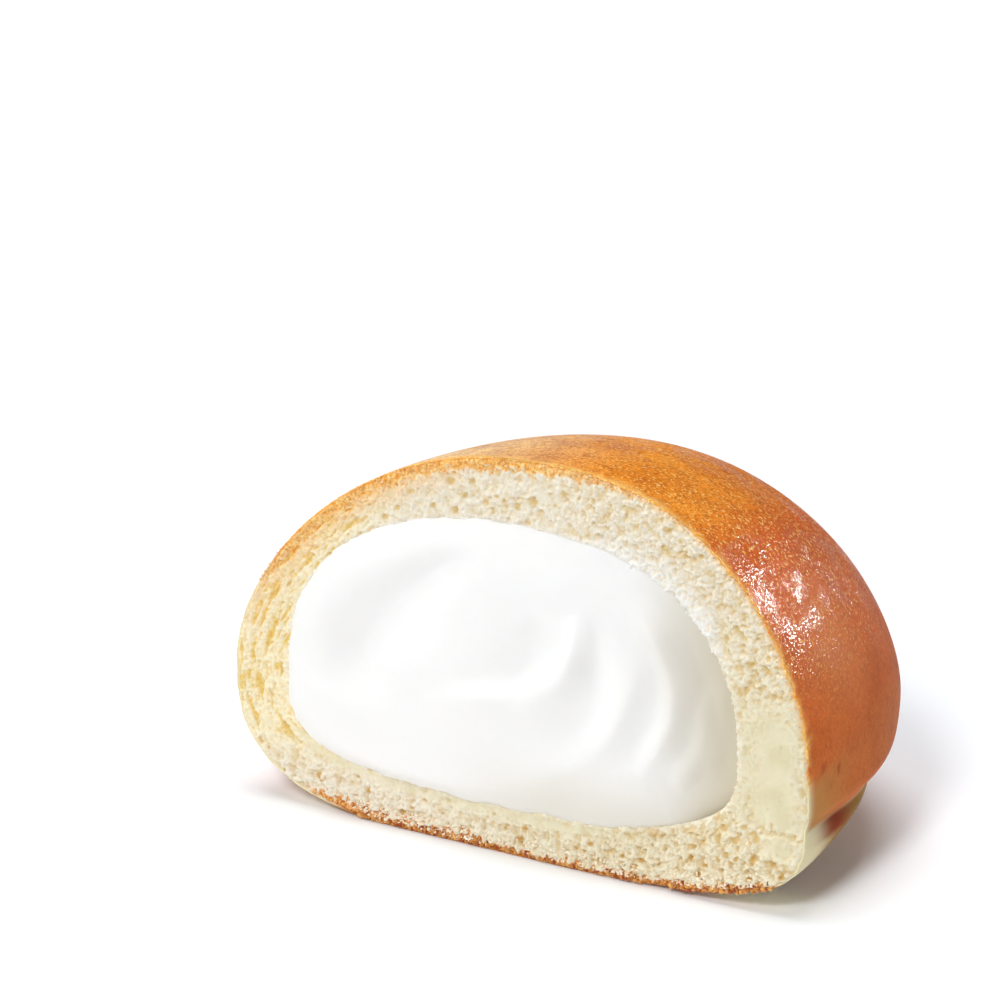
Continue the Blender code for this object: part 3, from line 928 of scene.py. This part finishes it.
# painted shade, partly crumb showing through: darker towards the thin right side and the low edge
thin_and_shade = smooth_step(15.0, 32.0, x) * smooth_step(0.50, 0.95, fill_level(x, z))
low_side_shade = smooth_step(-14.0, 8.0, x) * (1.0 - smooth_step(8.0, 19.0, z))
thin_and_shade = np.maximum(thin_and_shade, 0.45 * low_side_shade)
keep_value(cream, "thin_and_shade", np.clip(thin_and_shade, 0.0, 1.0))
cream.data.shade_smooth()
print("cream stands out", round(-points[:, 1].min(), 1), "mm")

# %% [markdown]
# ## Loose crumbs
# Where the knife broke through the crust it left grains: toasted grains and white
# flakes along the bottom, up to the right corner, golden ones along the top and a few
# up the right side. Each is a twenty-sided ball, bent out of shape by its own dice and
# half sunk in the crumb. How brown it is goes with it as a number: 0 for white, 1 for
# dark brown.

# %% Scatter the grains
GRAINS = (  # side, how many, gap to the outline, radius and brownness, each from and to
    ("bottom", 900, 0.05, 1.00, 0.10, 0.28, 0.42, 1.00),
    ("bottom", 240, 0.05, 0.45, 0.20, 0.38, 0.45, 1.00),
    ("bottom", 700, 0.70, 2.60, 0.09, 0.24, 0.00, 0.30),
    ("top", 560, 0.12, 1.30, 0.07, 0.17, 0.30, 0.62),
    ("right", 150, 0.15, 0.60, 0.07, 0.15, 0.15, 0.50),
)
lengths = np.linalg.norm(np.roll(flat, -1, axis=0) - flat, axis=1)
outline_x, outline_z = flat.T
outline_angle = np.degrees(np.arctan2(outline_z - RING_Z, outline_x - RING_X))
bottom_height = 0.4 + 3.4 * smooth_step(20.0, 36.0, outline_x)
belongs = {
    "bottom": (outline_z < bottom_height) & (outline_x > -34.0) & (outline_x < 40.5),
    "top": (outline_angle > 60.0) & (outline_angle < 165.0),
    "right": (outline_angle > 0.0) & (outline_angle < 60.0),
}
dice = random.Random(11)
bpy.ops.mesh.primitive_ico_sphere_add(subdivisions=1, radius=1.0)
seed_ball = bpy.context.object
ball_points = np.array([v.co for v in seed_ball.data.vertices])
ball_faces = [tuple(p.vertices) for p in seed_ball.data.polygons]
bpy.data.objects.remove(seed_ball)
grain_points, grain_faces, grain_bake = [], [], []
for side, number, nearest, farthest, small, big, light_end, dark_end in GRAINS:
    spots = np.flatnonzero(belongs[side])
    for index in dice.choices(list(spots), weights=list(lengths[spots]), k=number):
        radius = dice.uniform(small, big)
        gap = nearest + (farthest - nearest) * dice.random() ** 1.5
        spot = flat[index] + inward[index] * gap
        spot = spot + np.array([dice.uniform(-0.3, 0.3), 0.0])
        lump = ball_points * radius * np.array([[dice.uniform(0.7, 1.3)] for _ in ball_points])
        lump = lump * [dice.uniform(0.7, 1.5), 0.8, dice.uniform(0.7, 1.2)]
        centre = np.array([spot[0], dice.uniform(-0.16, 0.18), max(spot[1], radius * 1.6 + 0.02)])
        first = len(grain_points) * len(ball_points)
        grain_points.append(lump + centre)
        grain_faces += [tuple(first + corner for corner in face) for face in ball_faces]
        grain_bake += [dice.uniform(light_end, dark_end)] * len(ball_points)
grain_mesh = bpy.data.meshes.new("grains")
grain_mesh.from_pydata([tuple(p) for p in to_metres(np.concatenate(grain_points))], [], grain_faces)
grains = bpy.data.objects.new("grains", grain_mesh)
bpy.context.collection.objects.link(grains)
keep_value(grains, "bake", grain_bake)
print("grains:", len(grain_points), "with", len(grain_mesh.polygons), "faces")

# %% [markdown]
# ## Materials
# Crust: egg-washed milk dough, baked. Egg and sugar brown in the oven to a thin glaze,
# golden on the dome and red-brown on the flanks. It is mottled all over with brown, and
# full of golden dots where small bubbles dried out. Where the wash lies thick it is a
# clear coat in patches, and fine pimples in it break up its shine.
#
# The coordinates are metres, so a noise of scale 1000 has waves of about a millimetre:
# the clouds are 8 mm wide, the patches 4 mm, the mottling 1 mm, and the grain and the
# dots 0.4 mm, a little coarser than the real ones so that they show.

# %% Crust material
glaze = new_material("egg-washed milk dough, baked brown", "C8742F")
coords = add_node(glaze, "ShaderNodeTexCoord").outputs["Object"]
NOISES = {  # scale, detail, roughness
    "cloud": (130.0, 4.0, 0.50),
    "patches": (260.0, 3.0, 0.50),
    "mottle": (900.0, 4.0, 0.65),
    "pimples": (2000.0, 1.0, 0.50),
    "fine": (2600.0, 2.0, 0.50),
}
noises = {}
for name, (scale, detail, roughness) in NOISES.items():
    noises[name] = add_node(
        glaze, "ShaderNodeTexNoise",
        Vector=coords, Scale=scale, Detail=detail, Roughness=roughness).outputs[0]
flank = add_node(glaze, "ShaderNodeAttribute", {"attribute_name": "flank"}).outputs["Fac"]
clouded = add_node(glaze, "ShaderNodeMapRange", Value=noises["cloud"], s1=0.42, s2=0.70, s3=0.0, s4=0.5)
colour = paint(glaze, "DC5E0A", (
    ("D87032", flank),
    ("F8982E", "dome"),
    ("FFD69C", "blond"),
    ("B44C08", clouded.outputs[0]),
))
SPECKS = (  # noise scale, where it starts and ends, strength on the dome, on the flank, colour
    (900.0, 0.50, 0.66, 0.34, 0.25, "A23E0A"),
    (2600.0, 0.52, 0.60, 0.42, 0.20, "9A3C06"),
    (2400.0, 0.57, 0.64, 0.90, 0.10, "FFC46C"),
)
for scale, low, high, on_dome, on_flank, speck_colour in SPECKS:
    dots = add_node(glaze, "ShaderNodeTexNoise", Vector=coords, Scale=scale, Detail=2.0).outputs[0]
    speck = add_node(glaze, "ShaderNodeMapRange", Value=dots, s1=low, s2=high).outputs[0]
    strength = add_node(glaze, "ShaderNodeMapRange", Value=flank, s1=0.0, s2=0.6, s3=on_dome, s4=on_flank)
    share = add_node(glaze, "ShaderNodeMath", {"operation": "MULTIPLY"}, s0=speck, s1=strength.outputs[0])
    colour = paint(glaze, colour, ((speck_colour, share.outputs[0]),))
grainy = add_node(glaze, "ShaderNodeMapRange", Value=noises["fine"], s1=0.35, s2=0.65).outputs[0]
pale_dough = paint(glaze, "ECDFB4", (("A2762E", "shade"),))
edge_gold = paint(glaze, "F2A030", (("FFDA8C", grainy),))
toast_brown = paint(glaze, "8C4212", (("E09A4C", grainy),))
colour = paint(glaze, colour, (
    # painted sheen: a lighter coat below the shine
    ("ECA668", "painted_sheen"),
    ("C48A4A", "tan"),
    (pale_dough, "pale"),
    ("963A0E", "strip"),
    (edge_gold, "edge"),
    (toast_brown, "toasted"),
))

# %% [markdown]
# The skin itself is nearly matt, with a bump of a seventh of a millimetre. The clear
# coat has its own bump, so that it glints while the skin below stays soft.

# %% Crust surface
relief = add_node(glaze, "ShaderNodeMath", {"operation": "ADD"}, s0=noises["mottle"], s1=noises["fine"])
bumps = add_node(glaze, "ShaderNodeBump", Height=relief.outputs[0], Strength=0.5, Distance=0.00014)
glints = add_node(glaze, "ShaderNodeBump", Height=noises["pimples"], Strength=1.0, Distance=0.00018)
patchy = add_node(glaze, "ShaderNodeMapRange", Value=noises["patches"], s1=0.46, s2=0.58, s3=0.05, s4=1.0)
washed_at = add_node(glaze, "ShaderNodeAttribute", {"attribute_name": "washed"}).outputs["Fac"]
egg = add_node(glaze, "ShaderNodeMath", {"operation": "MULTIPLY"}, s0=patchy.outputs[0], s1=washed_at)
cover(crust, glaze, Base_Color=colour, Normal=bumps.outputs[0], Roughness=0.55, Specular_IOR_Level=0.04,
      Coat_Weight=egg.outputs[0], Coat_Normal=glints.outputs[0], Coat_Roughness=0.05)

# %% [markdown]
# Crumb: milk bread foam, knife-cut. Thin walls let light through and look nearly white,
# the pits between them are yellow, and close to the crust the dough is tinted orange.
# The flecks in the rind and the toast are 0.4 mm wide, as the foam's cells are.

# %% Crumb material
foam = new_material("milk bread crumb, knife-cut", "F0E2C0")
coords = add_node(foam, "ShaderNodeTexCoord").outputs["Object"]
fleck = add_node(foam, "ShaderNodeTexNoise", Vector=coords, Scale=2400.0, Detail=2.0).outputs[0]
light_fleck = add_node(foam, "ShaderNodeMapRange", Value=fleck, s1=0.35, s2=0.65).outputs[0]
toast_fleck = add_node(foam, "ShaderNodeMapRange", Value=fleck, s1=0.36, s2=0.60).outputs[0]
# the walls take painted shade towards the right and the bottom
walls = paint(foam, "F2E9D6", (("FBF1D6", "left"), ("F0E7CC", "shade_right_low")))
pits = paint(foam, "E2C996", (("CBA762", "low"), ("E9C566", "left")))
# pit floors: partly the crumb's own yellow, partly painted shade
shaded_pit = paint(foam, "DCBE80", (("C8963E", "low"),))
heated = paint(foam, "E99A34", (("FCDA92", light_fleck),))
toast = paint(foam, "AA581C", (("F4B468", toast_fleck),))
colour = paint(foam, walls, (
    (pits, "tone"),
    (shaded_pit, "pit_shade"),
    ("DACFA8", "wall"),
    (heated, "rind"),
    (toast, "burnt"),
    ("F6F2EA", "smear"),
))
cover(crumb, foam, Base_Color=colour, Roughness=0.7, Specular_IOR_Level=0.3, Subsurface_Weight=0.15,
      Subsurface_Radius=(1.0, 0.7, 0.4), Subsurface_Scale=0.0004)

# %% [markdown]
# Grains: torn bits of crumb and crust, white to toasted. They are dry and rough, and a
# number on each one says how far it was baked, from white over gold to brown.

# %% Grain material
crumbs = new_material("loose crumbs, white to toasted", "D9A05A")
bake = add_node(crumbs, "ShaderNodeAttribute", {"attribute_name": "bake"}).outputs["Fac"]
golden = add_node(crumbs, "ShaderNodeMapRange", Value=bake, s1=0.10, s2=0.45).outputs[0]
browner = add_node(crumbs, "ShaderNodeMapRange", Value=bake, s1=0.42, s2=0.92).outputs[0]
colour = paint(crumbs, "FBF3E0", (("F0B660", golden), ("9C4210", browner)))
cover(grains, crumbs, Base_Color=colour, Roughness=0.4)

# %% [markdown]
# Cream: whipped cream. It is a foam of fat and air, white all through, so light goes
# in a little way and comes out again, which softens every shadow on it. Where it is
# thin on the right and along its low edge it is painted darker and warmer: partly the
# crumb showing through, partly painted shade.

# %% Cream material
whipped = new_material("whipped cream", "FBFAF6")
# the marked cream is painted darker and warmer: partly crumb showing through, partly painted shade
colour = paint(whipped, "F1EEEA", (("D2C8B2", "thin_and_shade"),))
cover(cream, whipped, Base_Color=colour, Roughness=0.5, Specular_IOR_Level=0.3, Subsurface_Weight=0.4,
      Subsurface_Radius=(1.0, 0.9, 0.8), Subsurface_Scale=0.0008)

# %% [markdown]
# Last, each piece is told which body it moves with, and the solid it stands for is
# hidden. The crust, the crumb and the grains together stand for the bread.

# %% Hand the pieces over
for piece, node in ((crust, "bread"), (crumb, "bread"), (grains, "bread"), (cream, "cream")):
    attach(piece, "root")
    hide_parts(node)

====

Exercise instructions
Please print exactly what appears from the first line of the data through the line with "# dark brown.", including both of those lines and nothing past them.

Answer below
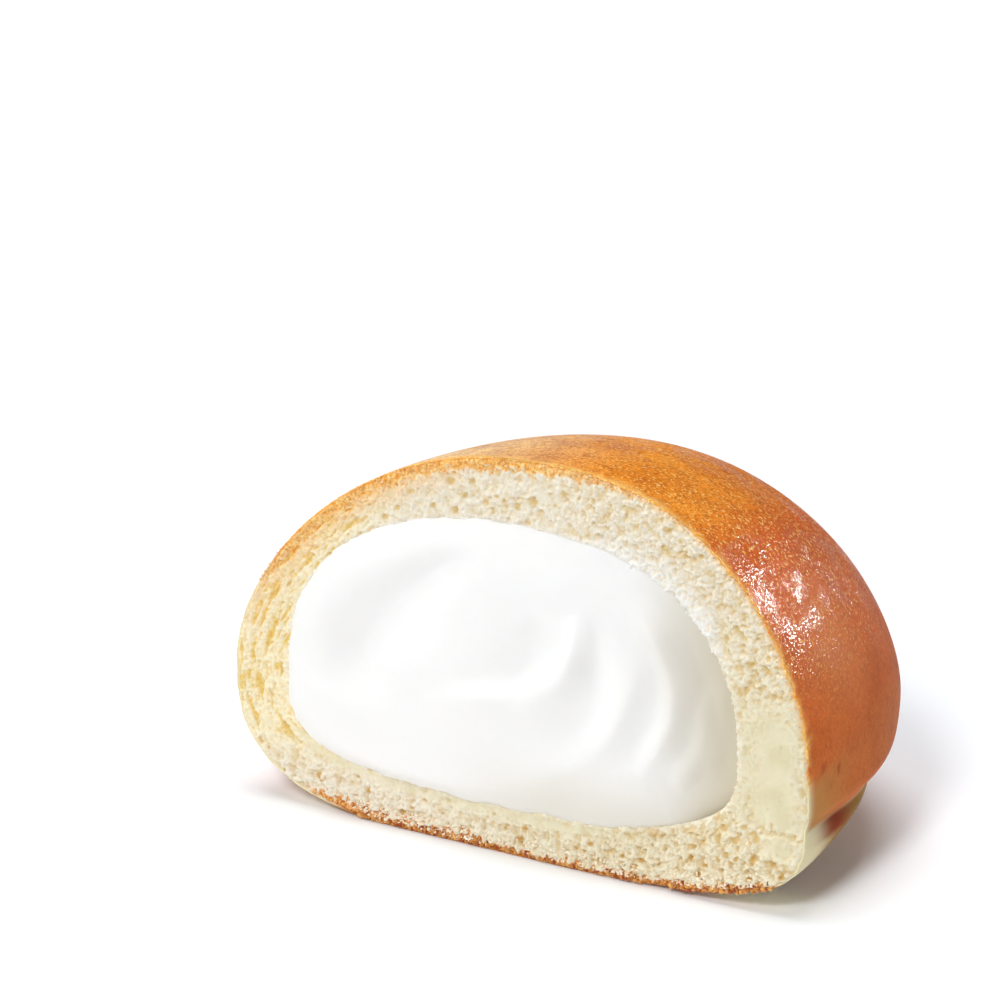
Continue the Blender code for this object: part 3, from line 928 of scene.py. This part finishes it.
# painted shade, partly crumb showing through: darker towards the thin right side and the low edge
thin_and_shade = smooth_step(15.0, 32.0, x) * smooth_step(0.50, 0.95, fill_level(x, z))
low_side_shade = smooth_step(-14.0, 8.0, x) * (1.0 - smooth_step(8.0, 19.0, z))
thin_and_shade = np.maximum(thin_and_shade, 0.45 * low_side_shade)
keep_value(cream, "thin_and_shade", np.clip(thin_and_shade, 0.0, 1.0))
cream.data.shade_smooth()
print("cream stands out", round(-points[:, 1].min(), 1), "mm")

# %% [markdown]
# ## Loose crumbs
# Where the knife broke through the crust it left grains: toasted grains and white
# flakes along the bottom, up to the right corner, golden ones along the top and a few
# up the right side. Each is a twenty-sided ball, bent out of shape by its own dice and
# half sunk in the crumb. How brown it is goes with it as a number: 0 for white, 1 for
# dark brown.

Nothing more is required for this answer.